Though it was an expensive and inconvenient break, the utilities and the region lucked out: It occurred in an area that was accessible to heavy machinery required to install the fix and it happened during the off-season. Had the joint separated over the summer, when beach town populations balloon, the water providers would not have been able to keep up with peak demand, meaning there would not be enough water to go around. (Even without a leak, the system exceeded its operational capacity in 2019, according to Port City Daily, but was still able to meet demand.) 

“If this happened under the river… I would use the word catastrophic. It would be devastation,” Tony Boahn, McKim & Creed’s vice president, told the LCFWASA board last month. A river-based pipe break would have taken months to repair – not weeks, he said, presenting a logistical nightmare for engineers and contractors.  

Two weeks after the leak was discovered, a temporary 600-foot bypass made of high-density polyethylene was in place, diverting water around the pipe failure, allowing contractors to inspect it without water gushing out. Once the bypass was secure, the utilities dropped their temporary water conservation notices. 

The break occurred in a wetland area just north of the former DAK Americas site in Leland, before the pipeline crosses under the Cape Fear River. Contractors had to makeshift a road so equipment could access the remote, but still reachable, site. 

When crews arrived on site to fix the leak, they discovered a cut stump, just inches from the joint separation, and nearly a foot of root mass wrapped around the pipe. It was located on wet and sloshy soils, unsuitable for this type of infrastructure.  

Boahn told the LCFWASA board removing stumps was “pipe-laying 101.” With no firm support installed around the pipe – which was bordered by decomposing organic matter – it wasn’t a matter of if it would fail, but when, he said.  

“I can tell you there is no way in the world we should ever allow a pipe to be laid like this,” he said.  

Board members inquired about potentially holding the original contractor legally responsible. Holloman, LCFWASA’s executive director, told the Wilmington Business Journal the utility didn't know who installed the pipe. "It's been over 30 years," he said. "There's so many other factors in there. We didn't pursue that."

Holloman, LCFWASA’s executive director, told board members at its Monday meeting that it’s unlikely insurance or grants would cover the expense. “This is a maintenance issue,” he said. Costs are being fronted by Brunswick County for now (even though the leak occurred downstream from Brunswick’s plant, the county helps manage LCFWASA’s operations); the utilities still haven’t determined how the expense will be shared.  

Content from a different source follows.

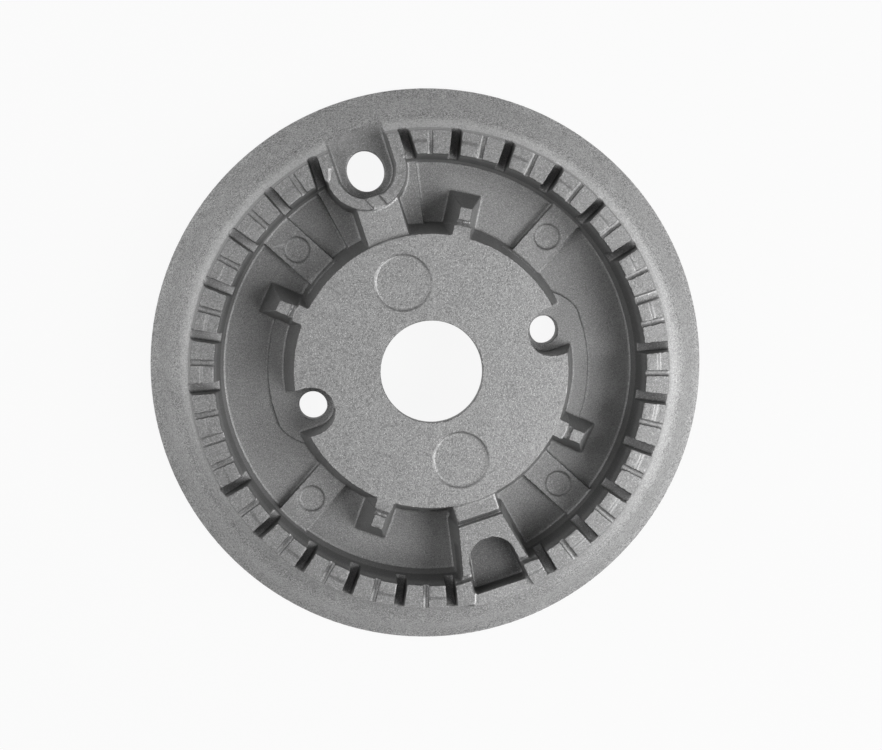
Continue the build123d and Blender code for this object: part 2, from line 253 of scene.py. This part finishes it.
def finish_areas(board, place):
    """Areas that look different from the plateau: 1 inside, 0 outside. The wall, slot, niche floor, pocket
    floor and mark areas carry painted shade, and the ring's foot carries painted light that fades along Y.
    """
    x, y, z = board.parts_of(place)
    upright = board.parts_of(board.node("ShaderNodeTexCoord", output="Normal"))[2]
    radius = (x * x + y * y).math("SQRT")
    inside = radius.before(BODY_END)
    off_ring = radius.past(RING_OUTSIDE)
    in_ring = radius.past(RING_INSIDE) * inside
    near_middle = x.math("ABSOLUTE").before(NICHE_SIDE)
    in_niche = y.past(NICHE_START) * near_middle
    on_niche = in_niche * radius.before(NICHE_END)
    in_pocket = y.before(POCKET_START) * inside
    slot_height = z.past(SLOT_FLOOR) * z.before(SLOT_TOP)
    painted_foot_light = off_ring * radius.before(RING_FOOT_END) * (1 - on_niche)
    return {
        "off_ring": off_ring,
        "flange": radius.past(FLANGE_START),
        # Painted light on the band around the ring's foot, stronger towards the niche
        "painted_foot_light": painted_foot_light * (RING_FOOT_PAINTED_LIGHT + y * (1 / RING_FOOT_PAINTED_LIGHT_FADE)),
        "recess": z.before(RECESS_TOP) * inside,
        # Painted shade: walls, slots, niche floor, pocket floor and mark outlines
        "wall": upright.before(LEVEL) * inside,
        "slot": slot_height * in_ring.math("MAXIMUM", in_pocket) * (1 - in_niche),
        "top": z.past(LUG_TOP) * radius.past(PLATEAU_EDGE) * inside,
        "niche_floor": on_niche * z.before(NICHE_FLOOR),
        "pocket_floor": slot_height * in_pocket * near_middle,
        "mark": painted_mark_shade_lines(board, x, y, z),
    }


def cast_aluminium():
    """Shot-blasted cast aluminium: grey and grainy, with painted glints, duller in its recesses, darker
    there and on its walls by painted shade, and with painted light around the ring's foot.
    """
    material = bpy.data.materials.new("shot_blasted_casting")
    material.use_nodes = True
    board = Board(material.node_tree)
    place = board.node("ShaderNodeTexCoord", output="Object")
    areas = finish_areas(board, place)
    grains = {name: board.noise(place, *grain) for name, grain in GRAINS.items()}

    relief = sum(grains[name] * share for name, share in RELIEF_SHARES.items())
    relief = relief * (RELIEF + areas["flange"] * RELIEF_MORE_ON_FLANGE)
    bump = board.node(
        "ShaderNodeBump",
        None,
        {"Strength": BUMP_STRENGTH, "Distance": BUMP_DEPTH, "Height": relief},
        "Normal",
    )

    tone_and_painted_shade = 1 + areas["flange"] * FLANGE_LIGHTER
    for name, share in PAINTED_SHADE_AND_DARKER_TOPS.items():
        tone_and_painted_shade = tone_and_painted_shade * (1 - areas[name] * share)
    speckle = sum((grains[name] - 0.5) * share for name, share in SPECKLE_SHARES.items())
    speckle = speckle * (SPECKLE + areas["flange"] * SPECKLE_MORE_ON_FLANGE)
    # Grey level: the grain's speckle times the tone with its painted shade, and the ring foot's painted
    # light
    shade = (PLATEAU_SHADE + speckle) * tone_and_painted_shade * (1 + areas["painted_foot_light"])
    # Painted glints on the finest grain, dimmed by the same tone and painted shade
    painted_glint = grains["finest_grain"].past(PAINTED_GLINT_START) * tone_and_painted_shade
    colour = board.colour_mix(grey(DARK_GREY), grey(LIGHT_GREY), shade)

    roughness = ROUGHNESS + (grains["grain"] - 0.5) * GRAIN_ROUGHNESS
    roughness = roughness + areas["recess"] * RECESS_ROUGHNESS + areas["off_ring"] * FLANGE_ROUGHNESS
    surface = board.node(
        "ShaderNodeBsdfPrincipled",
        None,
        {
            "Base Color": board.colour_mix(colour, grey(PAINTED_GLINT_GREY), painted_glint * PAINTED_GLINT_SHARE),
            "Metallic": METALLIC,
            "Roughness": roughness,
            "Normal": bump,
        },
    )
    board.node("ShaderNodeOutputMaterial", None, {"Surface": surface})
    return material


def add_modifier(part, name, kind, settings):
    made = part.modifiers.new(name, kind)
    for setting, value in settings.items():
        setattr(made, setting, value)


def soften_edges(part):
    """Rounds the edges as casting and blasting do, then thins the skin and keeps its flats flat."""
    add_modifier(
        part, "soft_edges", "REMESH", {"mode": "VOXEL", "voxel_size": SKIN_CELL, "use_smooth_shade": True}
    )
    add_modifier(part, "rounding", "SMOOTH", {"factor": 0.5, "iterations": 1})
    add_modifier(part, "lighter", "DECIMATE", {"ratio": FACES_KEPT})
    add_modifier(
        part, "crisp_edges", "EDGE_SPLIT", {"split_angle": radians(CRISP_ANGLE), "use_edge_sharp": False}
    )
    add_modifier(part, "flats", "WEIGHTED_NORMAL", {"weight": FLATS_WEIGHT})


def pale_floor():
    """Plain white floor, which keeps a soft shadow of the part."""
    bpy.ops.mesh.primitive_plane_add(size=FLOOR_SIZE)
    floor = bpy.context.object
    floor.name = "floor"
    material = bpy.data.materials.new("pale_floor")
    material.use_nodes = True
    board = Board(material.node_tree)
    paint = board.node("ShaderNodeBsdfDiffuse", None, {"Color": grey(FLOOR_PAINT)})
    glow = board.node("ShaderNodeEmission", None, {"Color": grey(1.0), "Strength": 1.0})
    mixed = board.node("ShaderNodeMixShader", None, {0: board.seen_rays() * FLOOR_SEEN, 1: paint, 2: glow})
    board.node("ShaderNodeOutputMaterial", None, {"Surface": mixed})
    floor.data.materials.append(material)
    return floor


def soft_lamp(name, azimuth, elevation, watts):
    """Square soft lamp that looks at the part's middle from this direction."""
    data = bpy.data.lights.new(name, "AREA")
    data.size = LAMP_SIZE
    data.energy = watts
    lamp = bpy.data.objects.new(name, data)
    a, e = radians(azimuth), radians(elevation)
    lamp.location = LAMP_DISTANCE * Vector((cos(e) * cos(a), cos(e) * sin(a), sin(e)))
    lamp.rotation_euler = (-lamp.location).to_track_quat("-Z", "Y").to_euler()
    bpy.context.scene.collection.objects.link(lamp)


def studio():
    """A dim ceiling, a white backdrop for the rays that see it, and the lamps."""
    world = bpy.data.worlds.new("studio")
    bpy.context.scene.world = world
    world.use_nodes = True
    board = Board(world.node_tree)
    x, y, z = board.parts_of(board.node("ShaderNodeTexCoord", output="Generated"))
    ceiling = CEILING_LIGHT + (x + y) * CEILING_LEAN
    backdrop = board.seen_rays() * z.before(BACKDROP_TOP)
    level = ceiling + (1 - ceiling) * backdrop
    light = board.node("ShaderNodeBackground", None, {"Color": grey(1.0), "Strength": level})
    board.node("ShaderNodeOutputWorld", None, {"Surface": light})
    for name, (azimuth, elevation, watts) in LAMPS.items():
        soft_lamp(name, azimuth, elevation, watts)


def photo_camera():
    """Camera at the photograph's viewing angle."""
    data = bpy.data.cameras.new("photo_camera")
    data.sensor_fit = "HORIZONTAL"
    data.sensor_width = SENSOR_WIDTH
    data.lens = SENSOR_WIDTH * FOCAL_PIXELS / PHOTO_WIDTH
    data.shift_x = (PHOTO_WIDTH / 2 - AIM_X) / PHOTO_WIDTH
    data.shift_y = (AIM_Y - PHOTO_HEIGHT / 2) / PHOTO_WIDTH
    data.clip_start = CLIP_START
    camera = bpy.data.objects.new("photo_camera", data)
    tilt, azimuth, up = radians(CAMERA_TILT), radians(CAMERA_AZIMUTH), radians(PHOTO_UP_AZIMUTH)
    back = Vector((sin(tilt) * cos(azimuth), sin(tilt) * sin(azimuth), cos(tilt)))
    right = Vector((cos(up), sin(up), 0.0)).cross(back).normalized()
    place = Matrix((right, back.cross(right), back)).transposed().to_4x4()
    place.translation = Vector((0, 0, AIM_HEIGHT)) + CAMERA_DISTANCE * back
    camera.matrix_world = place
    bpy.context.scene.collection.objects.link(camera)
    bpy.context.scene.camera = camera


bpy.context.scene.view_settings.view_transform = "Standard"
photo_camera()
studio()
pale_floor()

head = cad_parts["burner_head"]
head.data.materials.clear()
head.data.materials.append(cast_aluminium())
soften_edges(head)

Repair costs have run between $2.2 million and $2.4 million thus far, according to Holloman. Brunswick County commissioners approved spending up to $2.8 million with State Utilities Contractors Inc. on the repair in November. “There is not a running total; when the contractors submit a bill, the county reviews it to our records for payment in accordance with the agreement and appropriated funds,” a county spokesperson wrote in an email. 

Officials were wary of the risk the pipe poses, especially in the nearly mile-long section that traverses the river, identified by McKim & Creed as a critical area. Video inspections of the offline 200-foot section showed movement and misalignment resulting from significant settlement over the years (further video inspection of the rest of the line is not possible unless water stops flowing). Pressure issues were also noted.  

Boahn recommended installing a parallel line along this entire section, or at the least, paralleling along strategic portions.  The parties are exploring costs and potential options but no plans are in place.  

Parallel line 

In October, a roughly 14-mile parallel water main was installed between LCFWASA’s intake station in Riegelwood and Brunswick County’s Northwest Water Treatment Plant. At 54 inches wide, the parallel main was primarily installed to accommodate capacity concerns, with redundancy providing an added plus. Once the new system is fully operational, both the original and new line can simultaneously pull water from the river and fill nearby storage tanks more readily, especially in peak demand conditions.

The $37.2 million project, designed by McKim & Creed and installed by Garney Companies Inc., will come in under budget and ahead of schedule, Boahn told board members Monday. CFPUA is covering about 37% of the project cost and Brunswick County is paying 63%. Pender County has until 2028 to decide whether it will use the extra capacity, which it would have to pay Brunswick County $5 million for. 

Crews are currently completing interconnections between the old and new line, with work set to wrap up by the end of April. Once the interconnection work is done, the authority can put both lines into use (the old line has been offline since October so the connections could be made). 

A dedication ceremony is planned for May 20.